President Trump’s tariff war could push prices 1.8 percent higher in the short term, potentially costing the average American household about $2,400, according to a new analysis from The Budget Lab at Yale.

The nonpartisan think tank found that consumers faced an overall effective tariff rate of 18.6 percent, the highest in nearly a century. Adjusting for changes in consumer preference due to the tariffs, the Budget Lab estimated that the overall effective tariff rate would be 17.7 percent, still the highest since 1934. 

The Budget Lab’s price analyses assume that the cost of the duties will be entirely passed onto consumers, and do not take into account any reaction the Federal Reserve could have to tariffs.

The new tariffs include a 50 percent levy on India. Laos, Switzerland and Iraq are also facing blanket tariff rates of 35 percent or higher.

The Budget Lab projected that low-income households would feel the costs of the tariffs more than their high-income counterparts.
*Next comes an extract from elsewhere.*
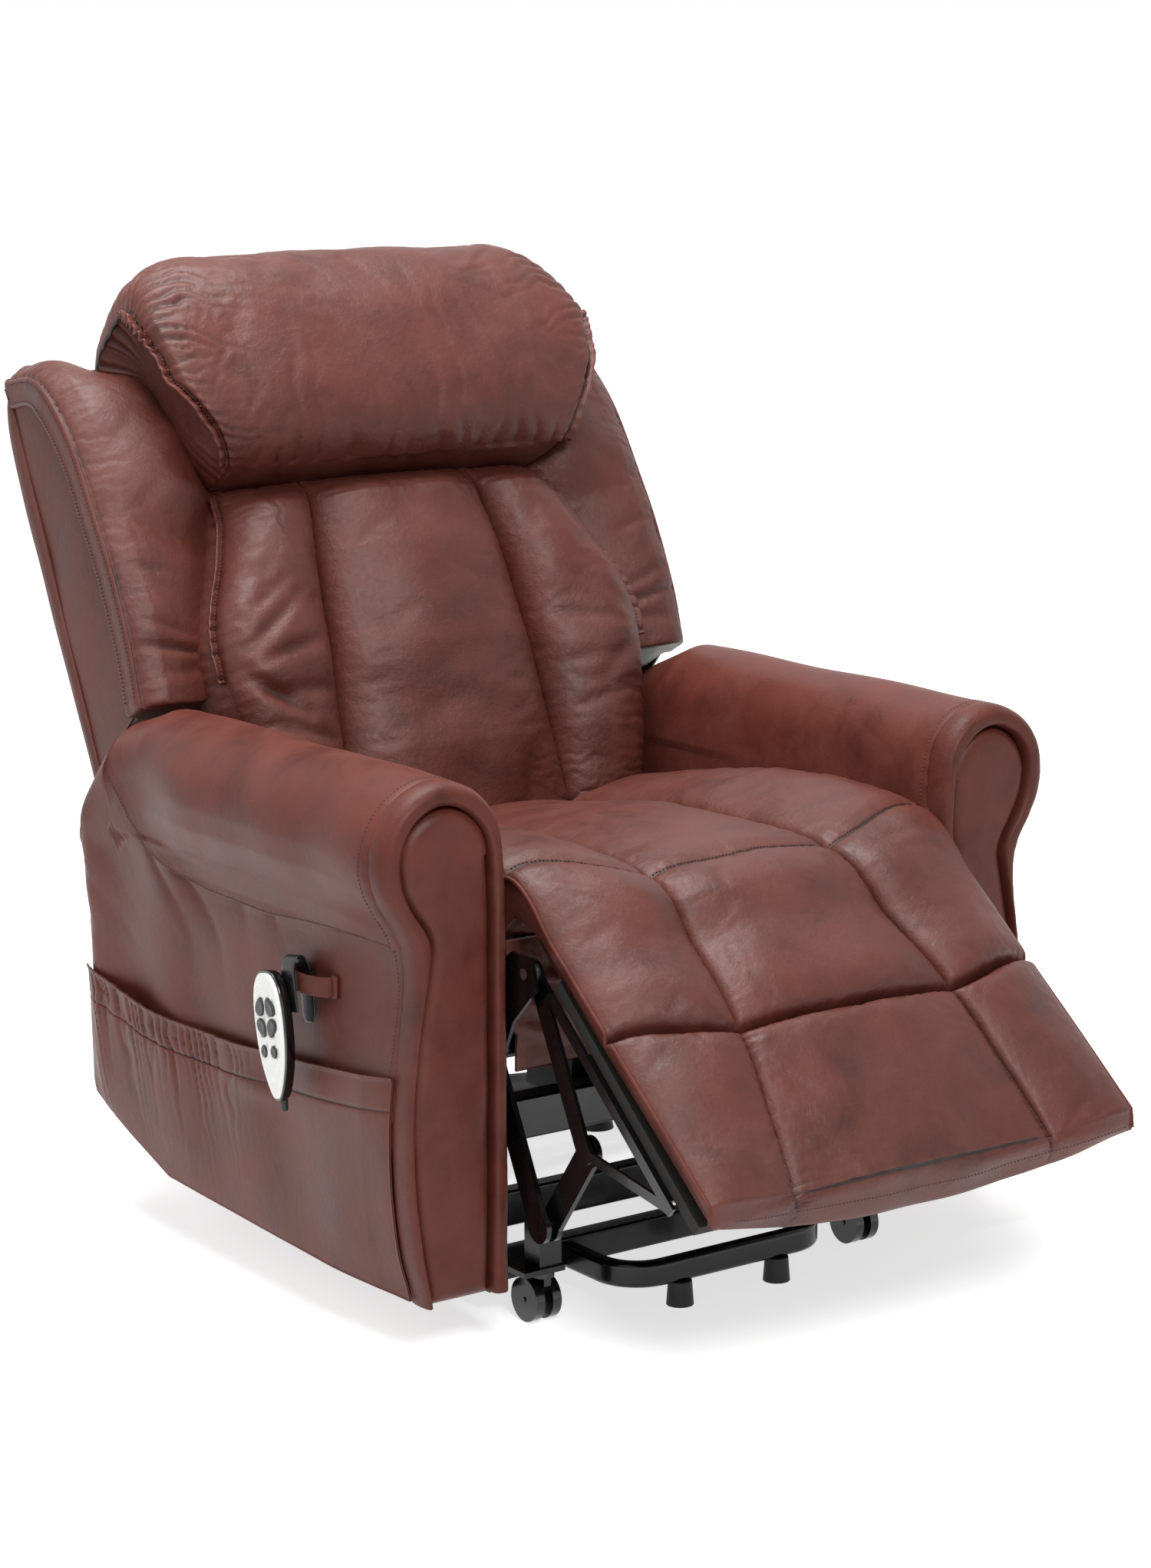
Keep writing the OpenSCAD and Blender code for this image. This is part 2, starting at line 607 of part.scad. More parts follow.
// Leg rest shapes are drawn with [along, under] and turned to the leg rest's slope
module leg2d() translate(leg_h) rotate(180 + leg_drop) children();
rod_at = [rod_along, rod_under];
board_at = 30;
board_low = board_t - pad_base;
strip_end = leg_len - 50;
crown_in = 33;
crown_half = pad_half - crown_in;
module leg_brackets() color("#17171a") place() both_sides() {
  side_plate(leg_plate_x, leg_plate_x + leg_plate_t) leg2d() difference() {
    union() {
      bar2d([0, 0], rod_at, bar_w);
      bar2d(rod_at, [strip_end - 8, 0], 12);
      translate([0, board_low]) square([strip_end, 12]);
    }
    circle(r = pin_r + fit);
  }
  cross_rod(rod_b, pin_r - 2, leg_rod_x - 1, leg_plate_x);
  side_plate(leg_plate_x - 30, leg_plate_x) leg2d()
    translate([rod_along - 60, board_low + gap]) square([strip_end - rod_along + 50, 4]);
}
module leg_board() color("#b98a5a") place() side_plate(-pad_half, pad_half) leg2d()
  translate([board_at, gap - pad_base]) square([leg_len - 18 - board_at, board_t - gap]);
// Quarter turn of padding that rolls over the hinge
module knee2d(r) intersection() {
  circle(r = r);
  polygon([[0, -pad_base / 2], [0, -2 * r], [-2 * r, -2 * r], [-pad_base, -pad_base]]);
}
seam_rest = pad_crown - seam_d;
// Trough along the leg rest between two distances from its hinge, x from the middle at the far one
module leg_trough(x, near, far, turn)
  trough(x, leg_pt(far, -seam_rest), leg_pt(near, -seam_rest), turn, 24, seam_d + 1);
module calf_pad() color("#6b3b37") place() difference() {
  union() {
    side_plate(-pad_half, pad_half) leg2d() {
      knee2d(pad_edge);
      translate([-1, -pad_edge]) square([calf_len - 1, pad_edge - pad_base]);
    }
    side_plate(-crown_half, crown_half) leg2d() {
      knee2d(pad_crown);
      translate([-1, -pad_crown]) square([calf_len - crown_in / 2, pad_crown - pad_edge + 1]);
    }
  }
  both_sides() leg_trough(seat_seam_x + 18, -40, calf_len, 6);
}
module foot_pad() color("#6b3b37") place() difference() {
  union() {
    side_plate(-pad_half, pad_half) leg2d() translate([calf_len, -pad_edge])
      rounded2d([leg_len - calf_len, pad_edge - pad_base], end_r);
    side_plate(-crown_half, crown_half) leg2d() translate([calf_len + crown_in / 2, -pad_crown])
      rounded2d([leg_len - calf_len - crown_in, pad_crown - pad_base - 2], end_r);
  }
  both_sides() leg_trough(seat_seam_x + 50, calf_len - 1, leg_len + 1, 7);
}

// ---- back ----
module back_plate(x0, x1) on_back() side_plate(x0, x1) children();
post_d0 = 60;
post_d1 = shell_d - gap;
module back_brackets() color("#17171a") place() both_sides() back_plate(bracket_x0, bracket_x1)
  difference() {
    union() {
      circle(r = 22);
      bar2d([0, 0], [post_d0 + 16, 40], 44);
      translate([post_d0, 20]) square([34, 200]);
    }
    circle(r = pin_r + fit);
  }
module back_lever() color("#17171a") place() {
  cross_rod(back_p, tube_r, -bracket_x0, bracket_x0);
  lever(back_p, back_q, -act_x);
}
module back_posts() color("#b98a5a") place() both_sides()
  back_plate(bracket_x0 - post_t - gap, bracket_x0 - gap)
    translate([post_d0, 0]) square([post_d1 - post_d0, shell_top - 40]);
module back_rails() color("#b98a5a") place() for (h = [20, wing_low + 20, shell_top - 90])
  back_plate(-bracket_x0 + post_t + gap, bracket_x0 - post_t - gap)
    translate([post_d0 + 6, h]) square([post_d1 - post_d0 - 12, 50]);
shell_low = -20;
skirt_low = wing_low - 73;   // the outside back reaches down behind the arms
module back_shell() color("#6b3b37") place() {
  back_plate(-back_half + 8, back_half - 8) polygon([[shell_d, skirt_low], [shell_rear - 10, skirt_low],
    [shell_rear, 480], [shell_rear, 640], shell_corner, [shell_d + 4, shell_top],
    [shell_d, shell_top]]);
  back_plate(-inner_half, inner_half) polygon([[shell_d, shell_low], [shell_rear - 12, shell_low],
    [shell_rear - 8, wing_low], [shell_d, wing_low]]);
}
wing_front = [[-wing_reach, wing_low], [-60, 350], [-60, 435], [-52, 501], [-38, 598], [-1, 677],
  [50, 712], [post_d1, shell_top]];
// A wing's lower edge follows the rear slope of the arm under it
wing_foot = [[post_d1, skirt_low], [50, wing_low - 36], [0, wing_low - 16]];
cushion_rear = post_d0 - gap;
notch_fit = 3;           // between a wing's inner pad and the cushions beside it
module wing() {
  back_plate(cushion_half + 2, back_half) polygon(concat(wing_front, wing_foot));
  // Inner pad that fills the notch between lumbar cushion and head pillow
  on_back() intersection() {
    front_plate(-wing_reach, cushion_rear) polygon([[cushion_half + 2, 362],
      [cushion_half - 18 + notch_fit, 440], [waist_half - 2, pillow_low - 2],
      [waist_half - 2, pillow_low + 12], [waist_half + 54, 601], [cushion_half + 2, 645]]);
    translate([0, 0, 300]) linear_extrude(400) polygon([[cushion_half + 3, 8 - wing_reach],
      [cushion_half + 3, cushion_rear], [waist_half - 3, cushion_rear], [waist_half - 3, 10]]);
  }
}
module wing_left() color("#6b3b37") place() mirror([1, 0, 0]) wing();
module wing_right() color("#6b3b37") place() wing();
lumbar_low = 112;
lumbar_top = pillow_low - 2;
lumbar_edge = [[inner_half - 3, lumbar_low], [inner_half - 3, wing_low], [cushion_half, wing_low],
  [cushion_half, 360], [cushion_half - 18, 440], [waist_half - 6, lumbar_top]];
lumbar_cheek = 26;       // how far the cushion's front edges fall back at its sides
module lumbar_cushion() color("#6b3b37") place() on_back() difference() {
  intersection() {
    side_plate(-cushion_half, cushion_half) polygon([[cushion_rear, lumbar_low],
      [38 - lumbar_reach, lumbar_low], [14 - lumbar_reach, 190], [-lumbar_reach, 300],
      [-lumbar_reach, 430], [10 - lumbar_reach, 495], [34 - lumbar_reach, lumbar_top],
      [cushion_rear, lumbar_top]]);
    front_plate(-lumbar_reach - 1, cushion_rear)
      polygon(concat(lumbar_edge, [for (i = [5 : -1 : 0]) [-lumbar_edge[i][0], lumbar_edge[i][1]]]));
  }
  both_sides() {
    // sewn channels, which spread a little towards the seat
    translate([lumbar_seam_x, lumbar_seam_d - lumbar_reach, lumbar_top + 1]) rotate([183, -5.5, 0])
      linear_extrude(lumbar_top - lumbar_low + 20)
        polygon([[0, 0], [30, lumbar_seam_d + 20], [-30, lumbar_seam_d + 20]]);
    translate([0, 0, lumbar_low - 1]) linear_extrude(lumbar_top - lumbar_low + 2)
      polygon([[waist_half - 6, -lumbar_reach - 1], [cushion_half + 1, lumbar_cheek - lumbar_reach],
        [cushion_half + 1, -lumbar_reach - 1]]);
  }
}
// Rounds of the pillow's outline: [depth, height, radius, half width]
low_round = 42;
mid_round = 62;
top_round = 52;
rear_round = 30;
base_round = 20;
pillow_rounds = [
  [low_round + 8 - pillow_reach, pillow_low + low_round, low_round, waist_half],
  [mid_round - pillow_reach, pillow_low + 2 * mid_round - 4, mid_round, cushion_half - 4],
  [top_round + 40 - pillow_reach, pillow_top - top_round, top_round, cushion_half - 10],
  [cushion_rear - rear_round, pillow_top - 3 * rear_round, rear_round, cushion_half - 10],
  [cushion_rear - base_round, pillow_low + base_round, base_round, waist_half - 8]
];
module head_pillow() color("#6b3b37") place() on_back() hull()
  for (p = pillow_rounds, side = [-1, 1])
    translate([side * (p[3] - p[2]), p[0], p[1]]) sphere(r = p[2], $fn = 32);

// ---- actuators ----
// An actuator lies along its own first axis with its tail eye at the origin
module along(p, q, x) place() translate([x, p[0], p[1]])
  rotate([atan2(q[1] - p[1], q[0] - p[0]), 0, 0]) rotate([0, 0, 90]) children();
act_in = 100;
module motor(l) {
  tube_end = l - 90;
  difference() {
    union() {
      rotate([90, 0, 0]) translate([0, 0, -8]) cylinder(r = 13, h = 16);
      translate([0, -8, -13]) cube([24, 16, 26]);
      translate([20, -24, -24]) cube([84, 48, 62]);
      translate([34, 0, 58]) rotate([0, 90, 0]) cylinder(r = 22, h = 118);
      translate([34, -20, 34]) cube([66, 40, 20]);
      translate([100, 0, 0]) rotate([0, 90, 0]) cylinder(r = rod_r + act_wall, h = tube_end - 100);
    }
    rotate([90, 0, 0]) translate([0, 0, -20]) cylinder(r = 5 + fit, h = 40);
    translate([tube_end - act_in - 40, 0, 0]) rotate([0, 90, 0])
      cylinder(r = rod_r + fit, h = act_in + 41);
  }
}
module rod(l) {
  translate([l - 90 - act_in, 0, 0]) rotate([0, 90, 0]) cylinder(r = rod_r, h = act_in + 80);
  translate([l, 0, 0]) rotate([90, 0, 0]) translate([0, 0, -8]) cylinder(r = 14, h = 16);
  translate([l, 0, 0]) rotate([90, 0, 0]) translate([0, 0, -lever_gap - 7])
    cylinder(r = pin_r, h = 2 * lever_gap + 14);
}
module lift_motor() color("#2a2a2d") along(motor_m, lift_e, act_x) motor(norm(lift_e - motor_m));
module lift_rod() color("#c4c6ca") along(motor_m, lift_e, act_x) rod(norm(lift_e - motor_m));
module back_motor() color("#2a2a2d") along(motor_m, back_q, -act_x) motor(norm(back_q - motor_m));
module back_rod() color("#c4c6ca") along(motor_m, back_q, -act_x) rod(norm(back_q - motor_m));

base_rails();
base_front();
base_rear_tube();
base_feet();
caster_sockets();
base_pins();
front_arms();
front_arm_tube();
rear_arms();
rear_arm_tube();
chassis_plates();
chassis_tubes();
chassis_pins();
seat_side_rails();
seat_cross_rails();
seat_springs();
seat_cushion();
front_apron();
arm_left();
arm_right();
arm_border_left();
arm_border_right();
arm_panel_left();
arm_panel_right();
arm_glides();
side_pocket();
strap_loop();
leg_cranks();
leg_drive_tube();
leg_rods();
leg_brackets();
leg_board();
calf_pad();
foot_pad();
back_brackets();
back_lever();
back_posts();
back_rails();
back_shell();
wing_left();
wing_right();
lumbar_cushion();
head_pillow();
lift_motor();
lift_rod();
back_motor();
back_rod();
caster_fork_left();
caster_fork_right();
caster_wheels_left();
caster_wheels_right();
handset_shell();
handset_face();
handset_clip();
button_back_up();
button_back_down();
button_leg_up();
button_leg_down();
button_lift();
button_lower();
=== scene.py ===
# Lift recliner chair: the leather, stitching, handset and finishes that dress the steel and timber frame.
# Lengths in metres. Side-view points are (s, z): s runs rearwards from the arm fronts, z up from the floor.
import json
import math
import bpy
import numpy as np
from mathutils import Matrix, Vector

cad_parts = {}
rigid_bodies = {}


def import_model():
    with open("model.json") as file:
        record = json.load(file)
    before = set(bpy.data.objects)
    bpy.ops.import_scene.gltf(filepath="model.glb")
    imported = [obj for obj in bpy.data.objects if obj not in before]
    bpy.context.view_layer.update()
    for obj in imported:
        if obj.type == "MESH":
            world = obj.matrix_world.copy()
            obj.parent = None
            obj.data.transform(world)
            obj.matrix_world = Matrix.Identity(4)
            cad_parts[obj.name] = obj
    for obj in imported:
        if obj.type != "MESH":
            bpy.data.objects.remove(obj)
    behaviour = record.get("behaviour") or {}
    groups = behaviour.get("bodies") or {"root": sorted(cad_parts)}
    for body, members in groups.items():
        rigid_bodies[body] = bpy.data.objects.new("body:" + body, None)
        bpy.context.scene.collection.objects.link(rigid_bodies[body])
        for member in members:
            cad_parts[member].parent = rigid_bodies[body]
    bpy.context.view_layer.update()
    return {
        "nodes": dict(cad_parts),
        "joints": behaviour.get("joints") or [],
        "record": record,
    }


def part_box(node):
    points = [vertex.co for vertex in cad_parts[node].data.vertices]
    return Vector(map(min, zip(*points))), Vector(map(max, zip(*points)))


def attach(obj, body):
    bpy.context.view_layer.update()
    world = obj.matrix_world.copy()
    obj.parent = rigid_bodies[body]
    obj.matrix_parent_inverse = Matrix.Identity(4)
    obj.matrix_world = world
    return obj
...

In the short run, the tariffs will primarily impact leather products like shoes and bags, textiles and other clothing items, the lab estimated. In the long run, automobile prices could rise nearly 10 percent, the equivalent of about $4,500 added onto the price tag of a new car in 2024.

Groceries could be impacted to a lesser extent. The Budget Lab projected that food prices would rise 3.2 percent in the short term before stabilizing at 2.9 percent higher in the long run.

Most of Trump’s new tariffs went into effect Thursday.